Another economics and political science undergraduate, Moamen Khaled Sayed, 20, questioned whether Christians were victims of prejudice but nonetheless supported eliminating religious affiliation from university documents.

“I’m not sure that there is serious discrimination here,” said Sayed. “But it does make an assuring gesture for the minority and helps in presenting a better image of the university.”

At Cairo University’s School of Medicine, aspiring Coptic doctors shy away from obstetrics and gynecology, as Muslim men are averse to letting a Christian doctor examine their wives, said Mahmoud Sadiq, a 25-year-old medical student at Cairo University.

“The discrimination in OB/GYN is not subtle at all,” Sadiq said. “Coptic students in obstetrics have their thesis papers rejected so many times that they take the hint and just change their specialty.”

The changes also dovetail with Egyptian security forces cracking down on activist Islamists throughout Egyptian society, including among faculty and students at Cairo and Ain Shams Universities, to quell the prejudice that it is believed they promote.

Some faculty questioned if the crackdown was working, however.

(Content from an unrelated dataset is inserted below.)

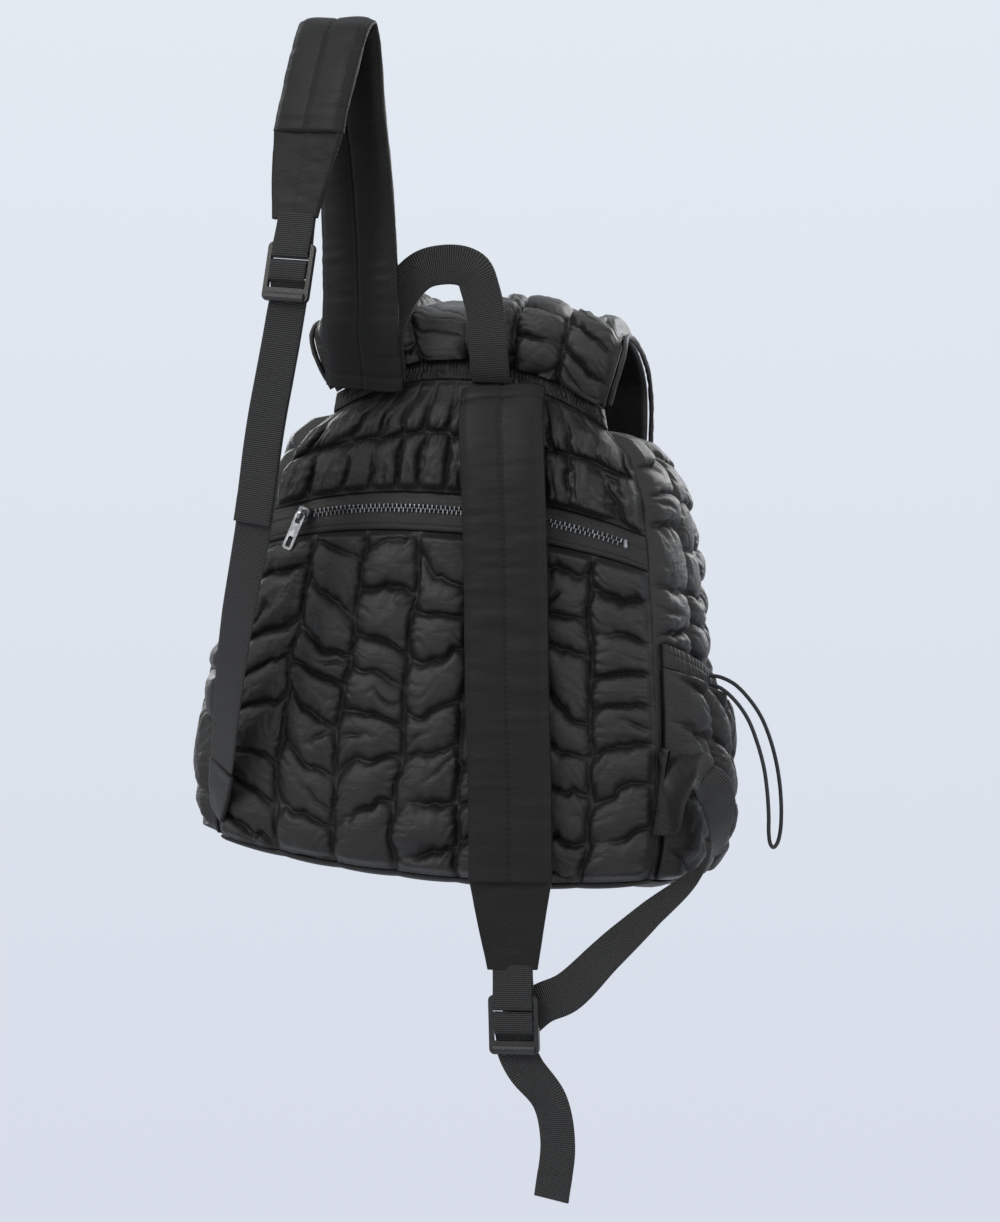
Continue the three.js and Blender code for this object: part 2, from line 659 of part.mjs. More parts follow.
function squareWindow(width, height, y) {
  const outline = new THREE.Path();
  outline.moveTo(-width / 2, y - height / 2);
  outline.lineTo(width / 2, y - height / 2);
  outline.lineTo(width / 2, y + height / 2);
  outline.lineTo(-width / 2, y + height / 2);
  outline.closePath();
  return outline;
}

// A plate standing in X and Z, its thickness centred on Y
function standingPlate(shape, thickness) {
  const plate = new THREE.ExtrudeGeometry(shape, { depth: thickness, bevelEnabled: false, curveSegments: 2 });
  plate.translate(0, 0, -thickness / 2);
  plate.rotateX(Math.PI / 2);
  return plate;
}

// The slider and its puller share the bail's hole as their hinge
const bailSeat = bailHole / 2 + 0.7;
const pullerLean = THREE.MathUtils.radToDeg(Math.asin(
  (puffCrown + 1 - gap - chainThickness - sliderHeight - bailSeat) / pullerLength,
));

function makeZipSlider() {
  const sliderPlace = chainLeft - sliderLength / 2 - gap;
  const seat = zipPoint(sliderPlace, 0);
  const slope = zipPoint(sliderPlace + 1, 0).sub(seat);
  const yaw = Math.atan2(slope.y, slope.x);
  const lift = gap * 2 + chainThickness + sliderHeight + bailSeat;
  const holder = new THREE.Group();
  holder.position.copy(seat).add(new THREE.Vector3(Math.sin(yaw) * lift, -Math.cos(yaw) * lift, 0));
  holder.rotation.set(0, THREE.MathUtils.degToRad(pullerSlant), yaw, "ZYX");
  bag.add(holder);
  // The body reaches from the tape to the bail's foot, and the bail arches round the hinge
  const bodyDepth = chainThickness + sliderHeight;
  const body = standingPlate(roundedOutline(THREE.Shape, sliderWidth, sliderLength, 2.5), bodyDepth);
  body.translate(0, bailSeat + bodyDepth / 2, 0);
  const arch = new THREE.Shape();
  arch.absarc(0, 0, bailRadius, 0, Math.PI, false);
  arch.lineTo(-bailRadius, -bailSeat - 1);
  arch.lineTo(bailRadius, -bailSeat - 1);
  arch.closePath();
  const hole = new THREE.Path();
  hole.absarc(0, 0, bailHole, 0, 2 * Math.PI, true);
  arch.holes.push(hole);
  const bail = new THREE.ExtrudeGeometry(arch, { depth: bailWidth, bevelEnabled: false, curveSegments: 8 });
  bail.translate(0, 0, -bailWidth / 2);
  // The arch's own X becomes the height and its Y the way out of the bag
  bail.applyMatrix4(new THREE.Matrix4().makeBasis(
    new THREE.Vector3(0, 0, 1),
    new THREE.Vector3(0, -1, 0),
    new THREE.Vector3(1, 0, 0),
  ));
  addPiece("zip_slider", asGeometry(asSolid(body).add(asSolid(bail))), gunmetal, holder);
  const eyeTop = 1;
  const eyeDrop = bailRadius + bailHole;
  const outline = roundedOutline(THREE.Shape, pullerWidth, pullerLength, 2.4, 0, -pullerLength / 2 + eyeTop);
  outline.holes.push(roundedOutline(THREE.Path, bailWidth + 2, eyeDrop, 1, 0, -eyeDrop / 2 - eyeTop));
  const windowWidth = pullerWidth * 0.48;
  const windowHeight = pullerLength * 0.28;
  const windowPlace = -pullerLength + windowHeight / 2 + 3.2;
  outline.holes.push(roundedOutline(THREE.Path, windowWidth, windowHeight, 1, 0, windowPlace));
  const puller = addPiece("zip_puller", standingPlate(outline, pullerThickness), gunmetal, holder);
  puller.rotation.x = THREE.MathUtils.degToRad(-pullerLean);
}

// Side pockets: a full, gathered pouch over the plain foot of each side
function pocketPoint(side, s, share, out) {
  const across = mix(pocketMargin, 1 - pocketMargin, s);
  const fromBack = side === sides.right ? s : 1 - s;
  const height = baseCorner + 1 + share * pocketHeight * (1 + pocketSlant * (0.5 - fromBack));
  const fill = readTable(pocketFill, "swell", Math.min(share, 1)) * Math.sin(Math.PI * s) ** 0.6;
  return wallPoint(side, across, height, 0, pocketSeat + pocketSwell * fill + out);
}

function makePocket(side, name) {
  const columns = sideColumns * cellsPerColumn;
  const rows = pocketRows * 4;
  const outer = grid(rows, columns, (row, column) => {
    const s = column / columns;
    const place = s * sideColumns;
    const stagger = 0.05 * Math.sin(Math.PI * row / rows) * Math.sin(Math.PI * place);
    const atRim = row === 0 || row === rows ? 0 : 1;
    const out = wall + atRim * pocketCrown * puffRelief(place, row / 4);
    return pocketPoint(side, s, row / rows + stagger, out);
  });
  const inner = grid(rows, columns, (row, column) => pocketPoint(side, column / columns, row / rows, 0));
  addPiece(`side_pocket_${name}`, wallBetween(outer, inner), nylon);
  const pleats = 16;
  const hemPoint = (row, column, out) => {
    const share = 1 + (gap + row / 2 * hemHeight) / pocketHeight;
    return pocketPoint(side, column / pleats, share, out);
  };
  const hemOuter = grid(2, pleats, (row, column) => {
    const pleat = column % 2 === 1 ? 1 : 0;
    return hemPoint(row, column, hemThickness + pleat * (row === 1 ? 1.6 : 0.6));
  });
  const hemInner = grid(1, pleats, (row, column) => hemPoint(row * 2, column, 0));
  addPiece(`pocket_hem_${name}`, wallBetween(hemOuter, hemInner), nylon);
}

function makePocketCord() {
  const points = cordPoints.map((point) => new THREE.Vector3(...point));
  addPiece("pocket_cord", rodAlong(points, cordDiameter / 2, 8, cordSteps), webbingCloth);
}

// Sections of a strap across half widths and half thicknesses, once round
const flatSection = [[-1, -1], [1, -1], [1, 1], [-1, 1]];
const paddedSection = [
  [-1, -0.45], [-0.6, -1], [0, -0.75], [0.6, -1], [1, -0.45],
  [1, 0.45], [0.6, 1], [0, 0.75], [-0.6, 1], [-1, 0.45],
];

// A route of a strap: its line, and the way its width points all along it
class Route {
  constructor(places, faces) {
    this.curve = new THREE.CatmullRomCurve3(places, false, "centripetal");
    this.curve.arcLengthDivisions = 400;
    this.faces = faces;
    this.length = this.curve.getLength();
  }

  frame(distance) {
    const share = THREE.MathUtils.clamp(distance / this.length, 0, 1);
    const at = this.curve.getPointAt(share);
    const along = this.curve.getTangentAt(share);
    const place = this.curve.getUtoTmapping(share) * (this.faces.length - 1);
    const row = Math.min(Math.floor(place), this.faces.length - 2);
    const across = this.faces[row].clone().lerp(this.faces[row + 1], place - row);
    across.addScaledVector(along, -across.dot(along)).normalize();
    const out = new THREE.Vector3().crossVectors(along, across);
    return { at, along, across, out };
  }
}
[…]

“Taking religion off the forms does not by itself create a culture of accepting diversity,” said a lecturer at Cairo University’s pharmacy who asked to keep his name private. “It is a top-down, security-centered approach,”

Rather, freedom of expression has been suppressed, he said.

“Most of the Islamists have not been fired, but colleagues once associated with the Muslim Brotherhood have toned down their religious rhetoric and loyalists to President Abel Fatah al Sisi are trying to enforce a ‘no politics’ culture on the institution,” the pharmacy professor said.

Elkalliny acknowledged that a similar campaign was underway at Ain Shams.

“They [the Muslim Brotherhood] were spreading their ideas on campus,” she said, referring to the political affiliation of ex-President Muhammed Morsi, who was in office between 2012 and 2013.

Egyptian President Abel Fatah al Sisi overthrew Morsi after weeks of street protests against officials’ incompetence and Islamist influence in government, including public universities.

“Students should be only students,” said Elkalliny. “They attend their lectures, do their activities. Professors are required to stick to the curriculum as outlined in the course descriptions.”

Taking religion off university forms wouldn’t necessarily change people’s hearts and minds, said Elkalliny. But the university was working to promote pluralism and inter-religious dialogue, she said.

“This week for Orthodox Christmas we invited the Coptic pope [Tawadros II of Alexandria] to campus, and we host discussions between Muslim and Christian theologians here at the Faculty of Arts,” said Elkalliny. “This is not just about formal matters like application forms. It’s about the university modeling dialogue and co-existence.”